In my job I have faced an issue related to Telecommunications Radio KPI. I was asked to do a regression calculation from KPI values but, in the dataset I was given, there were some records with an unexpected pattern as they looked like be comming from faulty radio equipment.
In fact, I needed to work with packet loss and channel load and it is expected that higher channel load leaded to higher packet loss but I saw sometimes lower or medium channel load leaded to higher packet loss and this is due to hardware errors.
The problem is that both packet loss and channel load are percentages between 0 and 100% so there is no outrageous values such as -10% or 120%.
It is also needed to be taken into consideration that values around 10% or 90% are not outliers. All value between 0% and 100% are expected values.
The only anomalous values are those comming from the combination of low-medium channel load and high packet loss.
What task were you asked to do?
Are you trying to create a model of the typical performance?
Or are you trying to identify the faulty equipment so it can be repaired?
This course doesn’t discuss “data cleaning” at all. It’s a difficult topic all its own.
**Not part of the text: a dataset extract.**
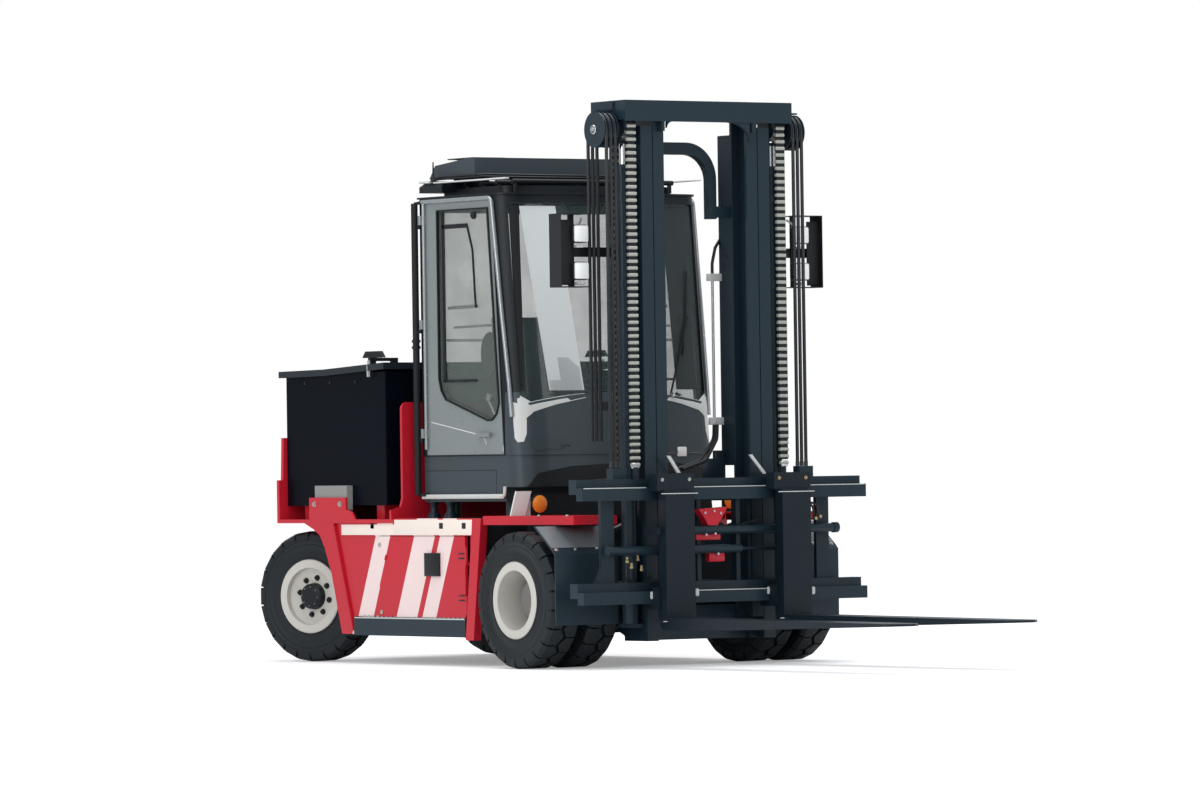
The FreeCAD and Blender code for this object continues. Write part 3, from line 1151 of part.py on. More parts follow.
def positioner():
    """Two cross cylinders behind the forks that set their spacing."""
    y = POSITIONER_Y
    z_high, z_low = POSITIONER_Z
    r = POSITIONER_RADIUS
    high = pipe((-330, y, z_high), (850, y, z_high), r, POSITIONER_ROD + RUN)
    high = high.fuse(rod((850, y, z_high), (884, y, z_high), r + 6))
    low = pipe((-850, y, z_low), (130, y, z_low), r, POSITIONER_ROD + RUN)
    low = low.fuse(rod((-884, y, z_low), (-850, y, z_low), r + 6))
    feet = []
    for x, z in ((826, z_high), (-826, z_low)):
        feet.append(block(x - 20, x + 20, y, -636 - SEAT, z - 22, z + 22))
    return [fused([high, feet[0]]), fused([low, feet[1]])]


def fork(side):
    """A fork: tapered blade, rounded heel, shank, hook and the lower guides."""
    half = FORK_WIDE / 2.0
    heel = 46.0
    back = FORK_FACE + FORK_THICK
    plate = FORK_FACE + HOOK_BACK
    bottom = FORK_TOP - FORK_THICK
    tip_z = FORK_TOP - 13 - FORK_TIP_THICK
    blade = slab_x([(back, HOOK_BOTTOM + 40), (back, bottom), (-1500, bottom + 6),
                    (FORK_TIP, tip_z), (FORK_TIP, tip_z + FORK_TIP_THICK),
                    (FORK_FACE, FORK_TOP), (FORK_FACE, HOOK_BOTTOM - 12),
                    (plate, HOOK_BOTTOM + 10), (plate + 5, HOOK_BOTTOM + 40)], -half, half)
    blade = blade.makeFillet(heel, [e for e in blade.Edges if along((1, 0, 0))(e)
                                    and abs(e.BoundBox.YMin - back) < 1
                                    and abs(e.BoundBox.ZMin - bottom) < 1])
    nose = 90.0
    trim = slab_z([(-half - 1, FORK_TIP - 1), (-half - 1, FORK_TIP + nose), (-half + nose,
                                                                              FORK_TIP - 1)],
                  0, 600)
    blade = blade.cut(trim).cut(mirrored(trim))
    hook = block(-HOOK_WIDE / 2, HOOK_WIDE / 2, plate, FRONT_BAR_FACE - SEAT,
                 HOOK_BOTTOM, HOOK_TOP)
    over = block(-HOOK_TONGUE / 2, HOOK_TONGUE / 2, FRONT_BAR_FACE - 2,
                 REAR_BAR_FACE - 2 * SEAT, UPPER_FRONT[1] + SEAT, HOOK_TOP - 30)
    guide = []
    for x in (-half - 18, half - 10):
        guide.append(block(x, x + 28, back - 20, FRONT_BAR_FACE - SEAT, LOWER_FRONT[0] - 30,
                           LOWER_FRONT[1] + 24))
        guide.append(block(x, x + 28, back - 20, REAR_BAR_FACE + 30, LOWER_FRONT[0] - 34,
                           LOWER_FRONT[0] - SEAT))
    rod_z = POSITIONER_Z[0] if side < 0 else POSITIONER_Z[1]
    reach = 800.0 if side < 0 else 1000.0
    outboard = 1 if side > 0 else -1
    lug_x = outboard * (half + 22)
    lug = block(lug_x - 16, lug_x + 16, back - 40, POSITIONER_Y + 18, rod_z - 24, rod_z + 24)
    arm = block(outboard * (half - 20), lug_x, back - 40, back - 6, rod_z - 24, rod_z + 24)
    inward = -outboard
    piston = rod((lug_x, POSITIONER_Y, rod_z), (lug_x + inward * reach, POSITIONER_Y, rod_z),
                 POSITIONER_ROD)
    whole = fused([blade, hook, over, lug, arm, piston] + guide)
    return whole.translated(V(side * FORK_X, 0, 0))


# ---------------------------------------------------------------- tilt cylinders
def tilt_way():
    y0, z0 = TILT_REAR
    y1, z1 = TILT_FRONT
    way = V(0, y1 - y0, z1 - z0)
    return V(0, y0, z0), way.normalize(), math.hypot(y1 - y0, z1 - z0)


def tilt_barrels():
    """The tilt cylinders' barrels with the eyes on the chassis pins."""
    eye, way, length = tilt_way()
    x = V(TILT_X, 0, 0)
    start = eye + x
    barrel = rod(tuple(start + way * 64), tuple(start + way * 400), TILT_BARREL_RADIUS)
    head = rod(tuple(start), tuple(start + way * 80), 24)
    ring = disc_x(TILT_X - 27, TILT_X + 27, eye.y, eye.z, 44)
    bore = disc_x(TILT_X - 60, TILT_X + 60, eye.y, eye.z, TILT_PIN_RADIUS + RUN)
    inside = rod(tuple(start + way * 120), tuple(start + way * 410), TILT_ROD_RADIUS + RUN)
    return pair(fused([barrel, head, ring]).cut(bore).cut(inside))


def tilt_rods():
    """Their rods with the eyes on the mast pins."""
    eye, way, length = tilt_way()
    start = eye + V(TILT_X, 0, 0)
    shaft = rod(tuple(start + way * 260), tuple(start + way * (length - 30)), TILT_ROD_RADIUS)
    ring = disc_x(TILT_X - 23, TILT_X + 23, TILT_FRONT[0], TILT_FRONT[1], 42)
    bore = disc_x(TILT_X - 60, TILT_X + 60, TILT_FRONT[0], TILT_FRONT[1], TILT_PIN_RADIUS + 6)
    return pair(fused([shaft, ring]).cut(bore))


# ---------------------------------------------------------------------- writing
def wheel_parts():
    made = {}
    for name, side in (("left", 1), ("right", -1)):
        twins = [tyre(FRONT_OUTER_X), tyre(FRONT_INNER_X)]
        rims = [front_rim()]
        if side < 0:
            twins = [mirrored(s) for s in twins]
            rims = [mirrored(s) for s in rims]
        made["front_tyres_" + name] = twins
        made["front_rims_" + name] = rims
        made["rear_tyre_" + name] = [steered(tyre(REAR_TYRE_X), side)]
        made["rear_rim_" + name] = [steered(rear_rim(), side)]
        made["knuckle_" + name] = [knuckle(side)]
        made["side_hatch_" + name] = [hatch(side)]
        made["cab_door_" + name] = [door(side)]
        made["door_glass_" + name] = [door_glass(side)]
        made["fork_" + name] = [fork(side)]
    return made


def all_parts():
    made = wheel_parts()
    made["chassis_frame"] = [chassis_frame()]
    made["body_sides"] = body_sides()
    made["battery_tray"] = [battery_tray()]
    made["battery_clamps"] = battery_clamps()
    made["counterweight"] = counterweight()
    made["battery_box"] = [battery_box()]
    made["battery_lid"] = [battery_lid()]
    made["side_steps"] = side_steps()
    made["front_fenders"] = front_fenders()
    made["front_lamps"] = front_lamps() + [mirrored(s) for s in front_lamps()]
    made["front_axle"] = [front_axle()]
    made["rear_axle"] = [rear_axle()]
    made["steering_rod"] = [steering_rod()]
    made["cab_base"] = [cab_base()]
    made["cab_frame"] = [cab_frame()]
    made["cab_cowl"] = [cab_cowl()]
    made["cab_glass"] = cab_glass()
    made["cab_roof"] = [cab_roof()]
    made["air_unit"] = [air_unit()]
    made["cab_interior"] = cab_interior()
    made["mast_outer"] = mast_outer()
    made["lift_cylinders"] = lift_cylinders()
    made["mast_inner"] = mast_inner()
    made["lift_rods"] = lift_rods()
    made["mast_pulleys"] = mast_pulleys()
    made["lift_chains"] = lift_chains()
    made["mast_hoses"] = mast_hoses()
    made["work_lights"] = work_lights()
    made["carriage_frame"] = [carriage_frame()]
    made["fork_positioner"] = positioner()
    made["tilt_barrels"] = tilt_barrels()
    made["tilt_rods"] = tilt_rods()
    return made


def write(name, solids):
    """Moves a piece to the truck's origin and writes its STEP file."""
    shape = solids[0] if len(solids) == 1 else Part.makeCompound(solids)
    shape.translate(V(0, FRONT_AXLE_Y, 0))
    shape.exportStep(os.path.join("parts", name + ".step"))
    valid = "" if shape.isValid() else "  NOT VALID"
    print(name, len(shape.Solids), "solids", round(shape.Volume / 1e6, 1), "litres", valid)


os.makedirs("parts", exist_ok=True)
for part_name, part_solids in all_parts().items():
    write(part_name, part_solids)
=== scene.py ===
"""Electric forklift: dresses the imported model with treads, chains, hoses, fittings and finishes.

Everything is in metres, in the model's own frame: +Z up, -Y the way the forks point.
"""

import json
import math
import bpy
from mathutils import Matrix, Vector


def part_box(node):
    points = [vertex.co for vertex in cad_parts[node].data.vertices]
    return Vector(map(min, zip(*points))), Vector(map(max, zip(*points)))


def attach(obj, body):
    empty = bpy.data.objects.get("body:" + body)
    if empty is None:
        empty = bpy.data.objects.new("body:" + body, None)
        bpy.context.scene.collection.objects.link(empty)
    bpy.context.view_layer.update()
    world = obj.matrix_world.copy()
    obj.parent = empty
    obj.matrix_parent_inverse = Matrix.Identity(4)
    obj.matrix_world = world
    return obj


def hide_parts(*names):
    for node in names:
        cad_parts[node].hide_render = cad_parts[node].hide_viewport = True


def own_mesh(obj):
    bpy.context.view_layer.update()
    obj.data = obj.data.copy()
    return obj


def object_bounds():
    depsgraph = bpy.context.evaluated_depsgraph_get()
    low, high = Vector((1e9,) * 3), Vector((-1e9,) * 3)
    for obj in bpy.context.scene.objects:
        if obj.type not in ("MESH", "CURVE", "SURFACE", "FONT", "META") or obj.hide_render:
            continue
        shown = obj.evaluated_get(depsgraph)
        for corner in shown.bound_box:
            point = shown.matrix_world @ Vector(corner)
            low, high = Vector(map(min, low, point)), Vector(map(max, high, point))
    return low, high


bl_info = {
    "name": "Electric Forklift Dresser",
    "version": (1, 0, 0),
    "blender": (4, 5, 0),
    "location": "View3D > Sidebar > Forklift",
    "description": "Adds treads, chains, hoses, fittings and finishes to the forklift",
    "category": "Object",
}

import bmesh
import bpy
from bpy.props import FloatProperty, FloatVectorProperty, IntProperty, PointerProperty
from mathutils import Matrix, Vector
from mathutils.bvhtree import BVHTree

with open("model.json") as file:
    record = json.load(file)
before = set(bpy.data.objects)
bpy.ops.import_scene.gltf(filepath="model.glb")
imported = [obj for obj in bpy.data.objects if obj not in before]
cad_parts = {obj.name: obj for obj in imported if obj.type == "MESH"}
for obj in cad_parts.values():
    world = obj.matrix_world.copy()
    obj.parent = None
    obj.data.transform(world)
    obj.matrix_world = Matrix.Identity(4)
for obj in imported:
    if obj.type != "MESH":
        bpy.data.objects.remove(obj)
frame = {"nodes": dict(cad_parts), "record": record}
CAD_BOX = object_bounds()
NODES = frame["nodes"]
JOINTS = {j["name"]: j for j in frame["record"]["behaviour"]["joints"]}
SIDES = (("right", -1), ("left", 1))
MM = 0.001


# ----------------------------------------------------------------- places in millimetres
def middle(packed):
    lo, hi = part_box(packed)
    return (lo + hi) / 2


AXLE = middle("front_rims_right")


def edges(packed):
    """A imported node's box: left and right, front and back, low and high, from the front axle."""
    lo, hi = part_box(packed)
    return ((lo.x / MM, hi.x / MM), ((lo.y - AXLE.y) / MM, (hi.y - AXLE.y) / MM),
            (lo.z / MM, hi.z / MM))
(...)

One approach you might take is to use the anomaly detection method that is discussed in MLS Course 3, and use that to identify the examples you want to remove.
But you have to be careful that you don’t remove examples which are important.
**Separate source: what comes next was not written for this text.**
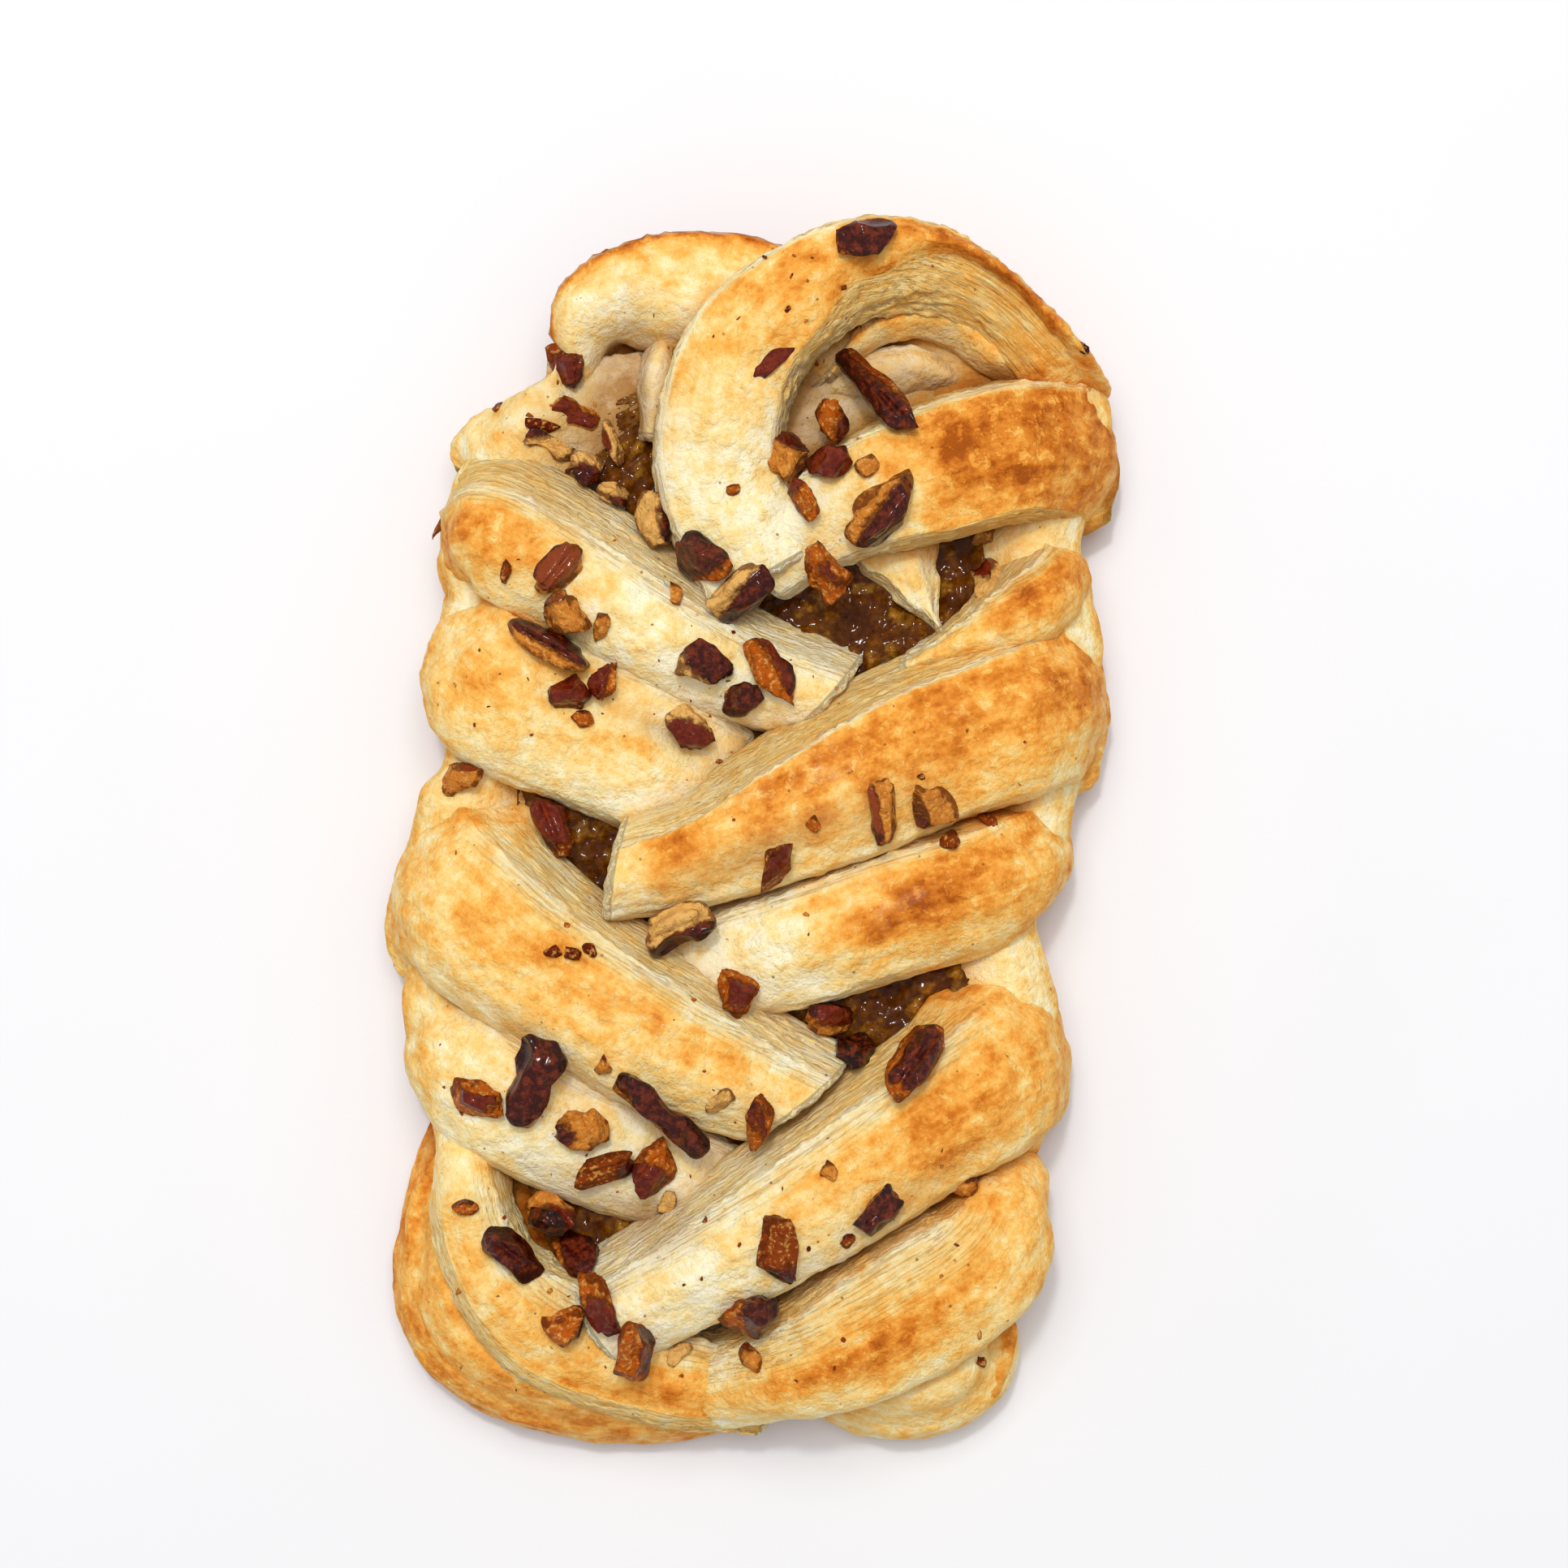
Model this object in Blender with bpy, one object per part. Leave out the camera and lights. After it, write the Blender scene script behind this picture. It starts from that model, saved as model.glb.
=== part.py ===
"""A braided pecan plait: strips of puff pastry folded over a nut filling, with pecan pieces on top.

Lengths are in millimetres up to the mesh builder, which scales them to metres. The plait lies
along Y, its flat underside is at z = 0, and it is widest across X. Seen from above, each strip
starts at the left or right side and runs inwards over the filling.
"""

import math
import random
from collections import namedtuple

import bmesh
import bpy
from mathutils import Vector, noise
from mathutils.bvhtree import BVHTree

MM = 0.001
UP = Vector((0, 0, 1))

# The pastry sheet under the filling: (inset from the outline, height) of each ring of its side.
SHEET_RINGS = ((5.0, -1.0), (3.2, 2.0), (2.4, 6.0), (1.0, 10.4), (4.0, 13.6), (7.0, 14.4), (12.0, 12.2))
SPINE_HALF_LENGTH = 48.0

# The filling is a slab with a lumpy top, which runs the whole length under the strips.
FILLING_HALF_WIDTH = 27.0
FILLING_ENDS = (-56.0, 50.0)
FILLING_FLOOR = 6.5
FILLING_TOP = 12.8
FILLING_LUMPS = 0.9
FILLING_CELL = 5.0
GAP = 0.3

# A strip leaves the underside this far in from the outline and bulges out at this height.
ROOT_TUCK = 1.2
ROOT_INSET = 0.3
ROOT_LEAST_X = 20.0
BULGE_HEIGHT = 9.5
ROOTED_STATIONS = 4
STATION_STEP = 5.6
CROWN = (0.40, 0.22, 0.18, 0.16, 0.20)
RELIEF = 0.35
RELIEF_WAVELENGTH = 7.0

# A strip runs through the points of its path to its tip. Its side is -1 for left and 1 for
# right. Its root is the Y at which it leaves the outline, or None if it starts at its first
# point. "width", "under" (the height of its underside) and "thick" are runs of values from its
# start to its tip. "bands" are the widths, seen from above, of the cut faces along its upper and
# its lower edge. "skew" is the slant of its tip in degrees.
Strip = namedtuple("Strip", "name side root path width under thick bands skew")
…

If you create a model that only uses a cleaned data set, that model might not work very well to make predictions on new data which might include anomalies.
I would probably start with a visualization followed by a statistical analysis. Question would be if it is possible to describe e.g. with two features (or more?) this characteristic anomaly pattern that you described as a combination of:
low-medium channel load
and high packet loss.
If so, you could fit e.g. a Gaussian mixture model in the next step and evaluate the model capabilities within your feature space with relevant metrics and a residual analysis.
I would expect that after a fist visualization you could judge if your features are sufficient to solve your business problem in an acceptable way. If not following the CRISP-DM methodology in an iterative way and e.g. enhancing your features might be a good option.
This is also a possibility! I understand that in this case you only want to use „normal data“ to train your anomaly detection model in an unsupervised way. This approach was described here:
For example a popular approach is that you can learn your normal behaviour as „normal cluster“ and if a certain data point is too far away from this cluster conclude it is an anomaly.
Autoencoders for example are a popular choice for anomaly detection or you have a sufficient amount of normal labels and the problem is suiting.